**Required work**
Keep only the lines of the data below that contain "frame", and copy them.

**Information provided**

----------

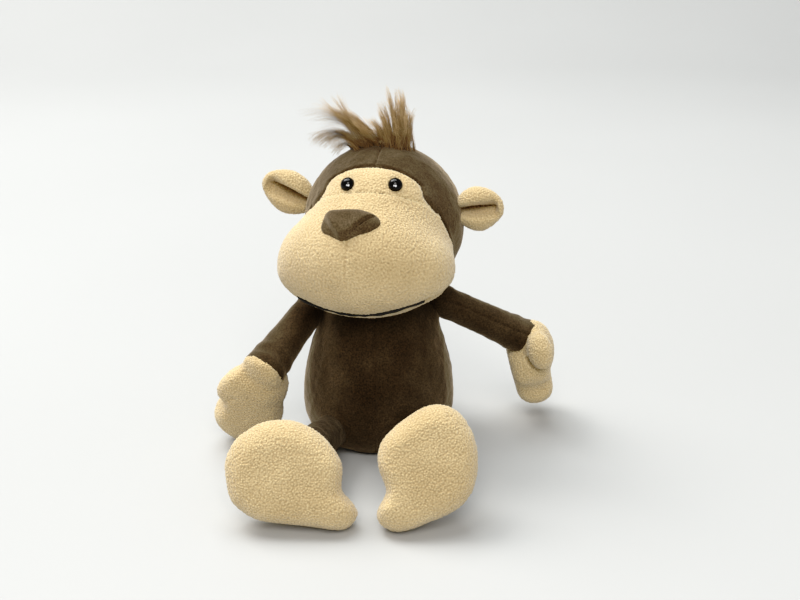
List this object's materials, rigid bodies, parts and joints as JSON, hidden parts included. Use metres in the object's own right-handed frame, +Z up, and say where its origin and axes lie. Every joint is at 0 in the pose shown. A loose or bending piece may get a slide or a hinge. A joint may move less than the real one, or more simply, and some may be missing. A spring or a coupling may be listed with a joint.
{
  "type": "stuffed monkey",
  "caption": "Seated stuffed monkey with velour body, curly fleece face, ears, hands and feet, glossy eyes and a swept hair tuft; its head, limbs, ears and tail move on sewn seams.",
  "frame": {"origin": "centre of the flat seat, on the floor", "axes": "+Z up, the monkey faces -Y, its own left side is +X"},
  "size_m": [0.2405, 0.2476, 0.2468],
  "materials": {
    "brown_velour": "short-pile velour with a soft sheen",
    "beige_fleece": "curly fleece, matt",
    "hair": "long soft fibres",
    "eye": "polished black",
    "washer": "moulded",
    "mouth_cord": "twisted black thread",
    "seam_thread": "strong closing thread",
    "filling": "loose fibre",
    "pouch_cloth": "plain thin cloth",
    "pellets": "loose small pellets"
  },
  "bodies": {
    "torso": {"belly_panel_left": "brown_velour", "belly_panel_right": "brown_velour", "back_panel_left": "brown_velour", "back_panel_right": "brown_velour", "seat_panel": "brown_velour", "torso_stuffing": "filling", "pellet_pouch": "pouch_cloth", "seat_pellets": "pellets"},
    "neck": {"neck_wad": "filling", "neck_seam_thread": "seam_thread"},
    "head": {"hood_left": "brown_velour", "hood_right": "brown_velour", "forehead_panel": "beige_fleece", "muzzle_panel": "beige_fleece", "chin_panel": "beige_fleece", "mouth_cord": "mouth_cord", "nose_cover": "brown_velour", "nose_stuffing": "filling", "eye_left": "eye", "eye_right": "eye", "eye_washer_left": "washer", "eye_washer_right": "washer", "head_stuffing": "filling", "hair_strip": "brown_velour", "hair_tuft": "hair"},
    "tail": {"tail_sleeve": "brown_velour", "tail_stuffing": "filling"},
    "ear_left": {"ear_front_left": "beige_fleece", "ear_back_left": "beige_fleece"},
    "shoulder_left": {"shoulder_wad_left": "filling", "shoulder_thread_left": "seam_thread"},
    "arm_left": {"arm_sleeve_left": "brown_velour", "arm_stuffing_left": "filling"},
    "hand_left": {"hand_palm_left": "beige_fleece", "hand_back_left": "beige_fleece", "hand_stuffing_left": "filling"},
    "hip_left": {"hip_wad_left": "filling", "hip_thread_left": "seam_thread"},
    "leg_left": {"leg_sleeve_left": "brown_velour", "leg_stuffing_left": "filling"},
    "foot_left": {"foot_sole_left": "beige_fleece", "foot_top_left": "beige_fleece", "foot_stuffing_left": "filling"},
    "ear_right": {"ear_front_right": "beige_fleece", "ear_back_right": "beige_fleece"},
    "shoulder_right": {"shoulder_wad_right": "filling", "shoulder_thread_right": "seam_thread"},
    "arm_right": {"arm_sleeve_right": "brown_velour", "arm_stuffing_right": "filling"},
    "hand_right": {"hand_palm_right": "beige_fleece", "hand_back_right": "beige_fleece", "hand_stuffing_right": "filling"},
    "hip_right": {"hip_wad_right": "filling", "hip_thread_right": "seam_thread"},
    "leg_right": {"leg_sleeve_right": "brown_velour", "leg_stuffing_right": "filling"},
    "foot_right": {"foot_sole_right": "beige_fleece", "foot_top_right": "beige_fleece", "foot_stuffing_right": "filling"}
  },
  "joints": [
    {"name": "head_turn", "type": "hinge", "parent": "torso", "child": "neck", "pos_m": [0, 0.004, 0.104], "axis": [0, 0, 1], "range_deg": [-25, 30]},
    {"name": "head_nod", "type": "hinge", "parent": "neck", "child": "head", "pos_m": [0, 0.004, 0.104], "axis": [0.9781, -0.2079, 0], "range_deg": [-12, 4]},
    {"name": "tail_swing", "type": "hinge", "parent": "torso", "child": "tail", "pos_m": [0, 0.0525, 0.022], "axis": [0, 0, 1], "range_deg": [-25, 25]},
    {"name": "ear_left_fold", "type": "hinge", "parent": "head", "child": "ear_left", "pos_m": [0.05486, -0.00581, 0.163], "axis": [0, 0, 1], "range_deg": [-20, 20]},
    {"name": "shoulder_left_swing", "type": "hinge", "parent": "torso", "child": "shoulder_left", "pos_m": [0.042, 0.005, 0.0965], "axis": [-1, 0, 0], "range_deg": [-25, 35]},
    {"name": "shoulder_left_raise", "type": "hinge", "parent": "shoulder_left", "child": "arm_left", "pos_m": [0.042, 0.005, 0.0965], "axis": [0, -1, 0], "range_deg": [-5, 45]},
    {"name": "wrist_left_bend", "type": "hinge", "parent": "arm_left", "child": "hand_left", "pos_m": [0.1, 0.011, 0.067], "axis": [0.0798, -0.9208, -0.3819], "range_deg": [-15, 15]},
    {"name": "hip_left_lift", "type": "hinge", "parent": "torso", "child": "hip_left", "pos_m": [0.031, -0.045, 0.02], "axis": [-1, 0, 0], "range_deg": [-5, 10]},
    {"name": "hip_left_splay", "type": "hinge", "parent": "hip_left", "child": "leg_left", "pos_m": [0.031, -0.045, 0.02], "axis": [0, 0, 1], "range_deg": [-2, 28]},
    {"name": "ankle_left_tip", "type": "hinge", "parent": "leg_left", "child": "foot_left", "pos_m": [0.03, -0.105, 0.037], "axis": [1, 0, 0], "range_deg": [-12, 12]},
    {"name": "ear_right_fold", "type": "hinge", "parent": "head", "child": "ear_right", "pos_m": [-0.04686, 0.01581, 0.163], "axis": [0, 0, 1], "range_deg": [-20, 20]},
    {"name": "shoulder_right_swing", "type": "hinge", "parent": "torso", "child": "shoulder_right", "pos_m": [-0.042, 0.005, 0.0965], "axis": [-1, 0, 0], "range_deg": [-25, 35]},
    {"name": "shoulder_right_raise", "type": "hinge", "parent": "shoulder_right", "child": "arm_right", "pos_m": [-0.042, 0.005, 0.0965], "axis": [0, 1, 0], "range_deg": [-5, 45]},
    {"name": "wrist_right_bend", "type": "hinge", "parent": "arm_right", "child": "hand_right", "pos_m": [-0.075, -0.038, 0.063], "axis": [-0.9382, -0.1276, 0.3217], "range_deg": [-7, 15]},
    {"name": "hip_right_lift", "type": "hinge", "parent": "torso", "child": "hip_right", "pos_m": [-0.031, -0.045, 0.02], "axis": [-1, 0, 0], "range_deg": [-5, 24]},
    {"name": "hip_right_splay", "type": "hinge", "parent": "hip_right", "child": "leg_right", "pos_m": [-0.031, -0.045, 0.02], "axis": [0, 0, -1], "range_deg": [-2, 28]},
    {"name": "ankle_right_tip", "type": "hinge", "parent": "leg_right", "child": "foot_right", "pos_m": [-0.049, -0.105, 0.032], "axis": [1, 0, 0], "range_deg": [-12, 12]}
  ]
}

----------

**Result of this task**
List this object's materials, rigid bodies, parts and joints as JSON, hidden parts included. Use metres in the object's own right-handed frame, +Z up, and say where its origin and axes lie. Every joint is at 0 in the pose shown. A loose or bending piece may get a slide or a hinge. A joint may move less than the real one, or more simply, and some may be missing. A spring or a coupling may be listed with a joint.
  "frame": {"origin": "centre of the flat seat, on the floor", "axes": "+Z up, the monkey faces -Y, its own left side is +X"},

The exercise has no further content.